从那时到现在,我最渴望有一间属于自己的房子。墙壁和床都是粉色的,有一张电脑桌,一个放书的书架,关上门,可以在里面安心、自由地写作。尽管写了 20 多年,都没有真的拥有过。
我父母 1989 年来深圳时,到处是荒山农田。1996 年我来的时候,看到的是成片成片的工业区。我们这些人过差不多的生活,三班倒、流水线车间、春运的车站、夜宵的炒米粉、后背湿了汗的工衣,对未来命运惴惴不安,不知打工会把它改得好一点,还是差一点。那是我们这一代打工人的集体记忆。

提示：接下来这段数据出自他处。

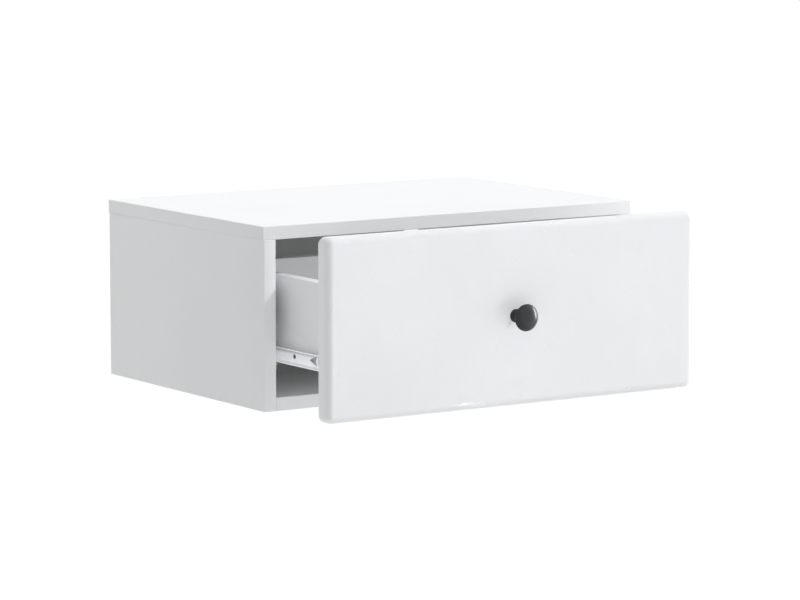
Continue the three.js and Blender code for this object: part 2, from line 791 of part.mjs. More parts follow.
for (const [hand, side] of Object.entries(hands)) {
  place(carcass, `${hand}_side_panel`, sidePanel(side), boardWhite);
  const joints = { ...topJoints(side), ...bottomJoints(side), ...backJoint(side) };
  for (const [joint, { cam, bolt }] of Object.entries(joints)) {
    place(carcass, `${hand}_${joint}_cam`, cam, camZinc);
    place(carcass, `${hand}_${joint}_cam_bolt`, bolt, screwSteel);
  }
  place(carcass, `${hand}_top_dowel`, dowel(dowelPlace(side)), beech);
  place(carcass, `${hand}_outer_rail`, outerRail(side), railSteel);
  for (const { end, at, axis } of outerScrews(side)) {
    place(carcass, `${hand}_outer_rail_${end}_screw`, panScrew(at, axis), screwSteel);
  }
  place(outerCages, `${hand}_outer_ball_cage`, ballCage(side, outerCageDepth, outerRowDepth, outerRowHeight), cageSteel);
  place(middleRails, `${hand}_middle_rail`, middleRail(side), railSteel);
  place(innerCages, `${hand}_inner_ball_cage`, ballCage(side, innerCageDepth, innerRowDepth, innerRowHeight), cageSteel);
  place(drawer, `${hand}_inner_rail`, innerRail(side), railSteel);
  for (const { end, at, axis } of innerScrews(side)) {
    place(drawer, `${hand}_inner_rail_${end}_screw`, panScrew(at, axis), screwSteel);
  }
  place(drawer, `${hand}_drawer_side`, drawerSide(side), drawerWhite);
  const { cam, bolt } = drawerFrontJoint(side);
  place(drawer, `${hand}_drawer_front_cam`, cam, camZinc);
  place(drawer, `${hand}_drawer_front_cam_bolt`, bolt, screwSteel);
  for (const { level, at, axis } of backScrews(side)) {
    place(drawer, `${hand}_drawer_back_${level}_screw`, countersunkScrew(at, axis), screwSteel);
  }
}

const assembly = new THREE.Group();
assembly.position.set(0, -carcassDepth, -underTop / 2);
assembly.add(carcass, middleRails, outerCages, innerCages, drawer);

const nightstand = new THREE.Group();
nightstand.add(assembly);

export default nightstand;
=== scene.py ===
import json
import math

import bmesh
import bpy
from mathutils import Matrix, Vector


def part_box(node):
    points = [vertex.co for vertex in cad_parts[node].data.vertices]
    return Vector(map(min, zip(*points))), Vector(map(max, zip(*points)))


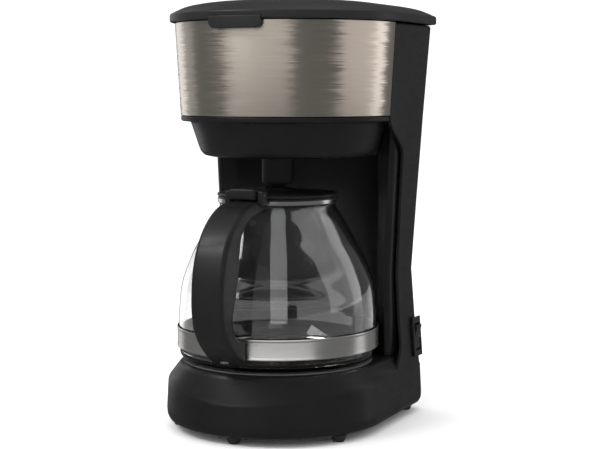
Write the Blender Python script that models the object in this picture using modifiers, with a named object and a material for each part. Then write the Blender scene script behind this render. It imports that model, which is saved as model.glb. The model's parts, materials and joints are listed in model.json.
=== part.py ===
"""Drip coffee maker with a glass jug.

Metres, +Z up. The front faces -Y, and the jug's axis is the Z axis of the scene.
The machine stands on its feet at z = 0.
"""

import math

import bmesh
import bpy
from mathutils import Matrix, Vector

MM = 0.001

# Fits
GAP = 0.3 * MM
WALL = 2.2 * MM
MERGE = 0.01 * MM

# Machine heights
FOOT_TOP = 4.2 * MM
HOUSING_BOTTOM = 4.5 * MM
CREASE_Z = 22.2 * MM
CREASE_RISE = 6.6 * MM
TOP_PLATE_Z = 38.6 * MM
WAIST_Z = 88.0 * MM
HEAD_BOTTOM = 157.4 * MM
LIP_BOTTOM = 178.0 * MM
LIP_TOP = 181.1 * MM
BODY_TOP = 234.3 * MM
LID_BOTTOM = 235.0 * MM
LID_TOP = 248.0 * MM

# Machine plan
HEAD_CENTRE_Y = 15.0 * MM
BASE_RADIUS = 65.2 * MM
TOP_PLATE_RADIUS = 56.8 * MM
LID_RADIUS = 69.5 * MM
LID_REAR_Y = 88.0 * MM
JUG_BAY_RADIUS = 61.0 * MM
WING_FRONT_Y = 32.0 * MM
RECESS_EDGE_Y = 41.0 * MM
HEAD_BACK_Y = 43.7 * MM
SHELL_AT_BAND_Y = 16.8 * MM

# Half width and rear of the rear shell's outer face, at heights from the bottom up
SHELL_PROFILE = (
    (HOUSING_BOTTOM, 63.0 * MM, 79.3 * MM),
    (29.0 * MM, 63.2 * MM, 79.3 * MM),
    (56.0 * MM, 60.9 * MM, 77.0 * MM),
    (WAIST_Z, 59.2 * MM, 74.8 * MM),
    (130.0 * MM, 61.0 * MM, 78.0 * MM),
    (LIP_TOP, 63.5 * MM, 81.7 * MM),
    (235.0 * MM, 66.6 * MM, 85.5 * MM),
)

# Lid hinge
HINGE_Y = 86.0 * MM
HINGE_Z = 237.3 * MM
HINGE_X = 30.0 * MM
HINGE_LUG_WIDTH = 10.0 * MM
HINGE_PIN_RADIUS = 1.0 * MM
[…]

如今,很多工厂搬到东南亚,原址上建起了写字楼。写字楼每天晚上亮起一格一格的白光,我有时候路过,抬头看,觉得比以前工厂的光好看一些。
工人们出了工厂就很难聚在一起,我们的打工时代已经过去,把青春丢在工厂,而城市已经不再需要它。工厂是真正地消失了,我们行色匆匆,走向何方,没来得及留下什么痕迹。